* _PROBLEM TO SOLVE_
Examine each line of the data. Copy those that contain the string "joints".

* _GIVEN INFORMATION_
>> BEGIN

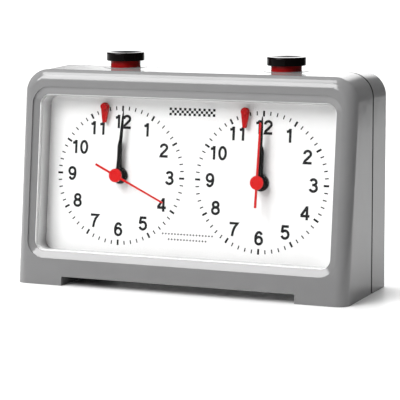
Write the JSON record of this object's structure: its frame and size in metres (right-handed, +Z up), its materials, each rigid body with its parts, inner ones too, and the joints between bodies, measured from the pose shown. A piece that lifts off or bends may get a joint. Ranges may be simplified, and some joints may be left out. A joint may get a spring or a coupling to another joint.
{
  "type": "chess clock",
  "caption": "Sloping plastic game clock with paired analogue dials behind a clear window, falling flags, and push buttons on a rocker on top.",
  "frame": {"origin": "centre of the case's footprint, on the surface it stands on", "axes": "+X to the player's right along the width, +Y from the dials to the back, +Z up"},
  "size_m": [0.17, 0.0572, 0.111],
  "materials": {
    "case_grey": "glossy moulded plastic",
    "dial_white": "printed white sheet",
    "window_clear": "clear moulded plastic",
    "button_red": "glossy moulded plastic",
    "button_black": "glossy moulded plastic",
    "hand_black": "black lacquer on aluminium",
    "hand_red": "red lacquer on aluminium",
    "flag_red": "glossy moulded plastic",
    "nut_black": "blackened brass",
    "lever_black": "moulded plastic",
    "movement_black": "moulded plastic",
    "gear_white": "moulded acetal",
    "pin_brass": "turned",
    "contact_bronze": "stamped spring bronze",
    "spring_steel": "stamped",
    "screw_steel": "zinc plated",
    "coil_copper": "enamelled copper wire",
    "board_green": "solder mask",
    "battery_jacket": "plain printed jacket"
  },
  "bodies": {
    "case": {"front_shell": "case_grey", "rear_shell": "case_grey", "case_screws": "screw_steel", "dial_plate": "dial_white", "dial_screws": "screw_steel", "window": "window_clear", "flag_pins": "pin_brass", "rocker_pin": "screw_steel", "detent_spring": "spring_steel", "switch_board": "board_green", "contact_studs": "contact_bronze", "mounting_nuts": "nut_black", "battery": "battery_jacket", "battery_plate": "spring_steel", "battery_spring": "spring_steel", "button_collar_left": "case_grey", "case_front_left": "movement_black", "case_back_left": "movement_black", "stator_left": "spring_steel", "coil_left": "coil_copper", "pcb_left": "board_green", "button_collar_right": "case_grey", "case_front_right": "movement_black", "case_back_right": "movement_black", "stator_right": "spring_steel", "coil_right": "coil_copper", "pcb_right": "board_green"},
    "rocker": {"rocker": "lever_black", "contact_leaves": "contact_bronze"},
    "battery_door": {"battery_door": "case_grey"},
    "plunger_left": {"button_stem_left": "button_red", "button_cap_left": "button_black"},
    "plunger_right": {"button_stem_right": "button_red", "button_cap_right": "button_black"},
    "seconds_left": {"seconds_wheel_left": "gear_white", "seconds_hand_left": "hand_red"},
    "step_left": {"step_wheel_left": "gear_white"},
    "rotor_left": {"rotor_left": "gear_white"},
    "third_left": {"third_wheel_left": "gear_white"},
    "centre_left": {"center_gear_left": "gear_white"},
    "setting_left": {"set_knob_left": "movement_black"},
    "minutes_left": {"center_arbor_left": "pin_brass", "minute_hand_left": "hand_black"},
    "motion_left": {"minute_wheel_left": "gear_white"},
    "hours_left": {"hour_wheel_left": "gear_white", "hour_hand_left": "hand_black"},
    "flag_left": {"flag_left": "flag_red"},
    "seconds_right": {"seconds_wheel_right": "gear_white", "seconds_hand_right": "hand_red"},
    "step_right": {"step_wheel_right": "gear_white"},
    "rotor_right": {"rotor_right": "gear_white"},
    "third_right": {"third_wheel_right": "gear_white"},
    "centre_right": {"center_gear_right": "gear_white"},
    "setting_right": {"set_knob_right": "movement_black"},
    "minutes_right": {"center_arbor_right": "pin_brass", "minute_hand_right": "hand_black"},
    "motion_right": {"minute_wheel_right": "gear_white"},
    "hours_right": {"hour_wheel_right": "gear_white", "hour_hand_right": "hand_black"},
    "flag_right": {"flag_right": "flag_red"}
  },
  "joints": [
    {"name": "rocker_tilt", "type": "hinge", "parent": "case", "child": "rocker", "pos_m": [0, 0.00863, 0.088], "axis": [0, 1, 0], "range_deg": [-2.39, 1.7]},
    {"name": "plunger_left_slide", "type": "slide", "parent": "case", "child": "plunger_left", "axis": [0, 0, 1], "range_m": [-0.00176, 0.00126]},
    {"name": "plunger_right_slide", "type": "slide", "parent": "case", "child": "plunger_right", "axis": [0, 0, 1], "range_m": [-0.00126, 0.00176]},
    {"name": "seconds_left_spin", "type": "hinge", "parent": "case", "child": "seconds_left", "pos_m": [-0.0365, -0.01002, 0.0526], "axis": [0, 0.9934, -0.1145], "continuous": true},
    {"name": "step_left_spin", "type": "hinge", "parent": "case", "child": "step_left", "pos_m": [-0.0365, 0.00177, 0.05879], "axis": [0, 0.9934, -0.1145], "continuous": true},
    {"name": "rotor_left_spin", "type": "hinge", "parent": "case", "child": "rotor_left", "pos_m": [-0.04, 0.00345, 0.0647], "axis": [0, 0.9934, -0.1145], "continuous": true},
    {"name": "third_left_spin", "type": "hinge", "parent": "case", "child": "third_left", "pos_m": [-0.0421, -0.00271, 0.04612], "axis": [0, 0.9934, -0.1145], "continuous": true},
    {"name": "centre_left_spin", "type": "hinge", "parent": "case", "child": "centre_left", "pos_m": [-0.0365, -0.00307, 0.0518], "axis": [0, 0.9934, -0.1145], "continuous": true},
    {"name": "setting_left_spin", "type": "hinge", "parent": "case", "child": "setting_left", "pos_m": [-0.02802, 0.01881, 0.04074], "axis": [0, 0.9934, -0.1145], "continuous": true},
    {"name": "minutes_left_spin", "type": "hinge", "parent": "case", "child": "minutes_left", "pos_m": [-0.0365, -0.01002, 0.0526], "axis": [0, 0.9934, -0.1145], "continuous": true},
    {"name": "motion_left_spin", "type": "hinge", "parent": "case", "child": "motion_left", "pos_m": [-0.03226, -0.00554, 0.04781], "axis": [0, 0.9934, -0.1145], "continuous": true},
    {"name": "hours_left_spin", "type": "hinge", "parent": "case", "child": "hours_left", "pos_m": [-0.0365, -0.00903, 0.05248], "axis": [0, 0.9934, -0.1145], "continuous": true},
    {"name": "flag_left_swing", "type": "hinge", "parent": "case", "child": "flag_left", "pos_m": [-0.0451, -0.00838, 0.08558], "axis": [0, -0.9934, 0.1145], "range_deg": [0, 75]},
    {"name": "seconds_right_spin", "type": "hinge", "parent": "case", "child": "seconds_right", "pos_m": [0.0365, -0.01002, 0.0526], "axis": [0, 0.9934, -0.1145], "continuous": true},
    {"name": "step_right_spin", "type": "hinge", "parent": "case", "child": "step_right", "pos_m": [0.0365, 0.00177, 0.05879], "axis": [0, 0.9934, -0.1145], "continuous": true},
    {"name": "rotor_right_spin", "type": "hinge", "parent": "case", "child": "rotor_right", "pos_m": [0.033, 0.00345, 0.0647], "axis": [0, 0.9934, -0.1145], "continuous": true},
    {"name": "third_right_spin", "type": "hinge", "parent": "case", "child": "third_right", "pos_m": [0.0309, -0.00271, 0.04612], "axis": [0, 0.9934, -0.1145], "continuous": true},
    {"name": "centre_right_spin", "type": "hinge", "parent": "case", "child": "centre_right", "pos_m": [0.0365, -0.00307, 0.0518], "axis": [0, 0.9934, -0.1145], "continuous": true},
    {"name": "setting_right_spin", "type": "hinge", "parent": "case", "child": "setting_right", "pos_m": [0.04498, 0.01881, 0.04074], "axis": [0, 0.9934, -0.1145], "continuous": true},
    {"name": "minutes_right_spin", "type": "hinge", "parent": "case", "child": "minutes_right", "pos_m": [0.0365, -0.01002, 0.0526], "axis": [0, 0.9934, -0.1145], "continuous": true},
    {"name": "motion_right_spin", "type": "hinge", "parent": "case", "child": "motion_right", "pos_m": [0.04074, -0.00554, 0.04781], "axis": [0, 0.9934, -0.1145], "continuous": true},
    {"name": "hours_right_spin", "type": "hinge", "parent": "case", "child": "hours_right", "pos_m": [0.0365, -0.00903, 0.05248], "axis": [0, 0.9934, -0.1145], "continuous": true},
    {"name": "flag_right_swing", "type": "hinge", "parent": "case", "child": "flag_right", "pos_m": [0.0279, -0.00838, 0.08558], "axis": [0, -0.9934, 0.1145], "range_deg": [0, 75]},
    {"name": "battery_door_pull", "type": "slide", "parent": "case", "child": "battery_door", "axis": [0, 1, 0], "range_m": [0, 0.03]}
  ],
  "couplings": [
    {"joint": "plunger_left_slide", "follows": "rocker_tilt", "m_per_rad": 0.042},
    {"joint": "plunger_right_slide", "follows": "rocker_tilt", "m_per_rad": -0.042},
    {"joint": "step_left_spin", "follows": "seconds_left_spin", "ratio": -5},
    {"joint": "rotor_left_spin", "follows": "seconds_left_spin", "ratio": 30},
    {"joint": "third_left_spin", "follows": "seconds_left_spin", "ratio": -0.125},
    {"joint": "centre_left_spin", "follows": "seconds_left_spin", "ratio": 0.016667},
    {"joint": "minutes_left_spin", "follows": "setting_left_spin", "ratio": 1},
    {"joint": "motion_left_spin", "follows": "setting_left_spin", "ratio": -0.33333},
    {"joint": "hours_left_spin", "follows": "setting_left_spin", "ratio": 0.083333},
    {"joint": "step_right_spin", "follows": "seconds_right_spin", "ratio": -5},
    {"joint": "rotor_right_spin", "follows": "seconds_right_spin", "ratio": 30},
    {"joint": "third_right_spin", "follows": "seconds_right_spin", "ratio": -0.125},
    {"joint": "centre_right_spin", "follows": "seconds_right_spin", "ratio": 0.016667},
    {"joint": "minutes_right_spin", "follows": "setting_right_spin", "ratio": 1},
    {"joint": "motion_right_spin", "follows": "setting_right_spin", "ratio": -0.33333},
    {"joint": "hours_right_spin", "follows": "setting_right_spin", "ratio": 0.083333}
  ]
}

>> END

* _TASK RESPONSE_
Write the JSON record of this object's structure: its frame and size in metres (right-handed, +Z up), its materials, each rigid body with its parts, inner ones too, and the joints between bodies, measured from the pose shown. A piece that lifts off or bends may get a joint. Ranges may be simplified, and some joints may be left out. A joint may get a spring or a coupling to another joint.
  "joints": [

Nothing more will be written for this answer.